## Given instruction
Reproduce, exactly and in full, only the lines below from the one containing "Reconstruct the object" through the one containing "VALVE_Y = -5.0".

## Provided records
-- START --
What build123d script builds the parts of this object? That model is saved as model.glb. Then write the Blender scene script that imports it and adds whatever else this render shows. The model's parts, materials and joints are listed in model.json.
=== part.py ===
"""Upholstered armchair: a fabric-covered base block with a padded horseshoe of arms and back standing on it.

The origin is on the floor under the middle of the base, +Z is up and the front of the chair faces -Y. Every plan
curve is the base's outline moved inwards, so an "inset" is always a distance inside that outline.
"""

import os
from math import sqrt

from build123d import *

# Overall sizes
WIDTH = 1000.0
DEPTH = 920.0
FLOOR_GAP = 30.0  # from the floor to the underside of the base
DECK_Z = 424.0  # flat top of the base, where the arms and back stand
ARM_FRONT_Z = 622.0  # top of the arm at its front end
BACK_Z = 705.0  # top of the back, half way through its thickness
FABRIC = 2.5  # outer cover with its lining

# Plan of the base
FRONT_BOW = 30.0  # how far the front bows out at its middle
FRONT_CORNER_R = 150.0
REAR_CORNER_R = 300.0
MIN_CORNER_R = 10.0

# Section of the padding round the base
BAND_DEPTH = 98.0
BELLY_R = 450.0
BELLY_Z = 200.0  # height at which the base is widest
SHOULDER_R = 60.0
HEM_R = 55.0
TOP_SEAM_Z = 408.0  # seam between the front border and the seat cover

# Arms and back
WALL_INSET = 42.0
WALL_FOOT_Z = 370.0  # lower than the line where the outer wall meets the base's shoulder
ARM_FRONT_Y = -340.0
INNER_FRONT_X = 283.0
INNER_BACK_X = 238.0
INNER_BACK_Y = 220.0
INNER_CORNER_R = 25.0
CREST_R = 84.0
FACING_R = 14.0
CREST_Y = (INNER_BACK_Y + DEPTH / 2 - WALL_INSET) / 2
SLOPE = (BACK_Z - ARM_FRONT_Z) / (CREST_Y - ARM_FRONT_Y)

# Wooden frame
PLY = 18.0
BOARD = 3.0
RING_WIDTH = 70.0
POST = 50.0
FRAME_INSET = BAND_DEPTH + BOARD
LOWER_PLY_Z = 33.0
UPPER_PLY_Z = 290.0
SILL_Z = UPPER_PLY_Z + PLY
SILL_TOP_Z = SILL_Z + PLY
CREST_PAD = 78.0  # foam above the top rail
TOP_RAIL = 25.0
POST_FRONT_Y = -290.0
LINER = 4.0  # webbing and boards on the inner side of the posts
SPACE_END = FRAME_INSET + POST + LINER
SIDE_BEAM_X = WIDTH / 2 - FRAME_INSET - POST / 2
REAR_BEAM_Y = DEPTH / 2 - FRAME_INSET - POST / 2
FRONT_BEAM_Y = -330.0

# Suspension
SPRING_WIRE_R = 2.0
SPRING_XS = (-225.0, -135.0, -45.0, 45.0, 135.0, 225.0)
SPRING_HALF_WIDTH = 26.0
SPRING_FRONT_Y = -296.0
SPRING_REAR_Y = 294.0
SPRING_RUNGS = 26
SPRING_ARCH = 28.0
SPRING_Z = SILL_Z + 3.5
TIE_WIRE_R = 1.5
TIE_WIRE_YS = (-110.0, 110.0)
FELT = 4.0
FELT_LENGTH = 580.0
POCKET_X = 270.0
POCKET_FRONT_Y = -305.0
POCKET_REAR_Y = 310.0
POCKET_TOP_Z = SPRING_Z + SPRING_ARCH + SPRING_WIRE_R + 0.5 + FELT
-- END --
-- START --
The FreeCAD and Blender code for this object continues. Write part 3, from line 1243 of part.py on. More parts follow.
-- END --
-- START --
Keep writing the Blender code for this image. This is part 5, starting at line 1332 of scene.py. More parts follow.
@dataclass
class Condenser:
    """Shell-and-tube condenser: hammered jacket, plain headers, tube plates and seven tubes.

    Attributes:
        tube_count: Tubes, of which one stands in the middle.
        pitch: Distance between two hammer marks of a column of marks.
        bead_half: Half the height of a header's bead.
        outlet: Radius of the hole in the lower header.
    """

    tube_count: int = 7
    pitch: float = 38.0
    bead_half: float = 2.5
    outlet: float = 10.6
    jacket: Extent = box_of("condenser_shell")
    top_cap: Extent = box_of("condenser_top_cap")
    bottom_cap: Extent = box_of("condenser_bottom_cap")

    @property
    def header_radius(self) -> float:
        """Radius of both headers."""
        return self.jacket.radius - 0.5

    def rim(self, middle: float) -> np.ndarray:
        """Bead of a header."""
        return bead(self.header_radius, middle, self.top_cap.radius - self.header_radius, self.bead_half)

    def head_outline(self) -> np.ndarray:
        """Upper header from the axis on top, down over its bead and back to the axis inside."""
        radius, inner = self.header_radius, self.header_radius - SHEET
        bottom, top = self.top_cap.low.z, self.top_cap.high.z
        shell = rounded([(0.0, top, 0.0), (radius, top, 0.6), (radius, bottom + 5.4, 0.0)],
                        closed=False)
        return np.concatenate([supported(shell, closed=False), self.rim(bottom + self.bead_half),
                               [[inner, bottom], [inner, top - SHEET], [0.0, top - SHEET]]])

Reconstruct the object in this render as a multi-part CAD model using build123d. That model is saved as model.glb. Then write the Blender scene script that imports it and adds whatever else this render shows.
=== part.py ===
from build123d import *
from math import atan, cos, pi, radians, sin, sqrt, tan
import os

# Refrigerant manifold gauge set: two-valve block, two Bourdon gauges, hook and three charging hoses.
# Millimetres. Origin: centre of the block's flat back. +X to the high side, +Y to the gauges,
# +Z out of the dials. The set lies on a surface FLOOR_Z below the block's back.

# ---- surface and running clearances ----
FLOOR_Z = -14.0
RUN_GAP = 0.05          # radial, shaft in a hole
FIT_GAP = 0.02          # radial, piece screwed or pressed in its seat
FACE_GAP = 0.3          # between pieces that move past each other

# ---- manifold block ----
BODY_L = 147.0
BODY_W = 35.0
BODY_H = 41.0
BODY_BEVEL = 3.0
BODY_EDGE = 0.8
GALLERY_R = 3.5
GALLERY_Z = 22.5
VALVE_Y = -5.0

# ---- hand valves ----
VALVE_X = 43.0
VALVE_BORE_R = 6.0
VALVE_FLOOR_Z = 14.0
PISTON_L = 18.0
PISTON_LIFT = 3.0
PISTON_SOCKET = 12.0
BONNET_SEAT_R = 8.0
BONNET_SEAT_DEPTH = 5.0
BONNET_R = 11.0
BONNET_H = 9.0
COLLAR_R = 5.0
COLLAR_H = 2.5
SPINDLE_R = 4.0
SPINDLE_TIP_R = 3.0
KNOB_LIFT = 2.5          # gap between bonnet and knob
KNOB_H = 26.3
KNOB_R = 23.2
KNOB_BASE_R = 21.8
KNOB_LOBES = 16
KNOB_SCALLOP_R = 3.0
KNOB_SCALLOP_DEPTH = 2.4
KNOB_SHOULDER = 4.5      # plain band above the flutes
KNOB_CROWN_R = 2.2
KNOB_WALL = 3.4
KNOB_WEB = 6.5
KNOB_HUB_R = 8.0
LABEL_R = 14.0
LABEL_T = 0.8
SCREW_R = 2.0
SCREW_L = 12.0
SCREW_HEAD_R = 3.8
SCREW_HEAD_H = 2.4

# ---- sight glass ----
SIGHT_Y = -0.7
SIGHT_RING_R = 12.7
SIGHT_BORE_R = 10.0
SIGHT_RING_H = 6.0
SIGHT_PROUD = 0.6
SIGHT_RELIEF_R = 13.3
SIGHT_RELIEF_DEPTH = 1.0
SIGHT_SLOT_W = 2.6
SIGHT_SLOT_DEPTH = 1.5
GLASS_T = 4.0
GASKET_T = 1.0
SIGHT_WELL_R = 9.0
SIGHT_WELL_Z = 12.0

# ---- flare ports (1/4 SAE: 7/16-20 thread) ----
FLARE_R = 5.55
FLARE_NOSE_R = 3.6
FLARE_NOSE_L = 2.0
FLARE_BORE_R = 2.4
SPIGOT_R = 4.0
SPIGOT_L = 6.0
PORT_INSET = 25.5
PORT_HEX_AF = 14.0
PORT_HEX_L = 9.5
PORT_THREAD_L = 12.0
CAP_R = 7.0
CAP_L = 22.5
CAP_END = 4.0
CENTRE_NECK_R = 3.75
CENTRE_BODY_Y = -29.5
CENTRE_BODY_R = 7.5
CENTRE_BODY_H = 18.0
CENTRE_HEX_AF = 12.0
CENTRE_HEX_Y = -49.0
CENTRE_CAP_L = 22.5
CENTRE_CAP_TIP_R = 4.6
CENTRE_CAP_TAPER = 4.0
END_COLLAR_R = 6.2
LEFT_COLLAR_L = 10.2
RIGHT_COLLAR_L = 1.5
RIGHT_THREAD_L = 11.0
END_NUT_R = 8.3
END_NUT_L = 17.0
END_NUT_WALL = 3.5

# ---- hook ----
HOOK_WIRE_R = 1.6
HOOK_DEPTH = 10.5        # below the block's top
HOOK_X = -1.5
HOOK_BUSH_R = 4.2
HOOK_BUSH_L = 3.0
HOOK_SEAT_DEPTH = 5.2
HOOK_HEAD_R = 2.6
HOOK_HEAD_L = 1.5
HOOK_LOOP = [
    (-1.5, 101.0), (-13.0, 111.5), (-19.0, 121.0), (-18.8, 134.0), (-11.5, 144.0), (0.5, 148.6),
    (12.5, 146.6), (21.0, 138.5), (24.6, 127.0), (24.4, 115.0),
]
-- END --
## The response
Reconstruct the object in this render as a multi-part CAD model using build123d. That model is saved as model.glb. Then write the Blender scene script that imports it and adds whatever else this render shows.
=== part.py ===
from build123d import *
from math import atan, cos, pi, radians, sin, sqrt, tan
import os

# Refrigerant manifold gauge set: two-valve block, two Bourdon gauges, hook and three charging hoses.
# Millimetres. Origin: centre of the block's flat back. +X to the high side, +Y to the gauges,
# +Z out of the dials. The set lies on a surface FLOOR_Z below the block's back.

# ---- surface and running clearances ----
FLOOR_Z = -14.0
RUN_GAP = 0.05          # radial, shaft in a hole
FIT_GAP = 0.02          # radial, piece screwed or pressed in its seat
FACE_GAP = 0.3          # between pieces that move past each other

# ---- manifold block ----
BODY_L = 147.0
BODY_W = 35.0
BODY_H = 41.0
BODY_BEVEL = 3.0
BODY_EDGE = 0.8
GALLERY_R = 3.5
GALLERY_Z = 22.5
VALVE_Y = -5.0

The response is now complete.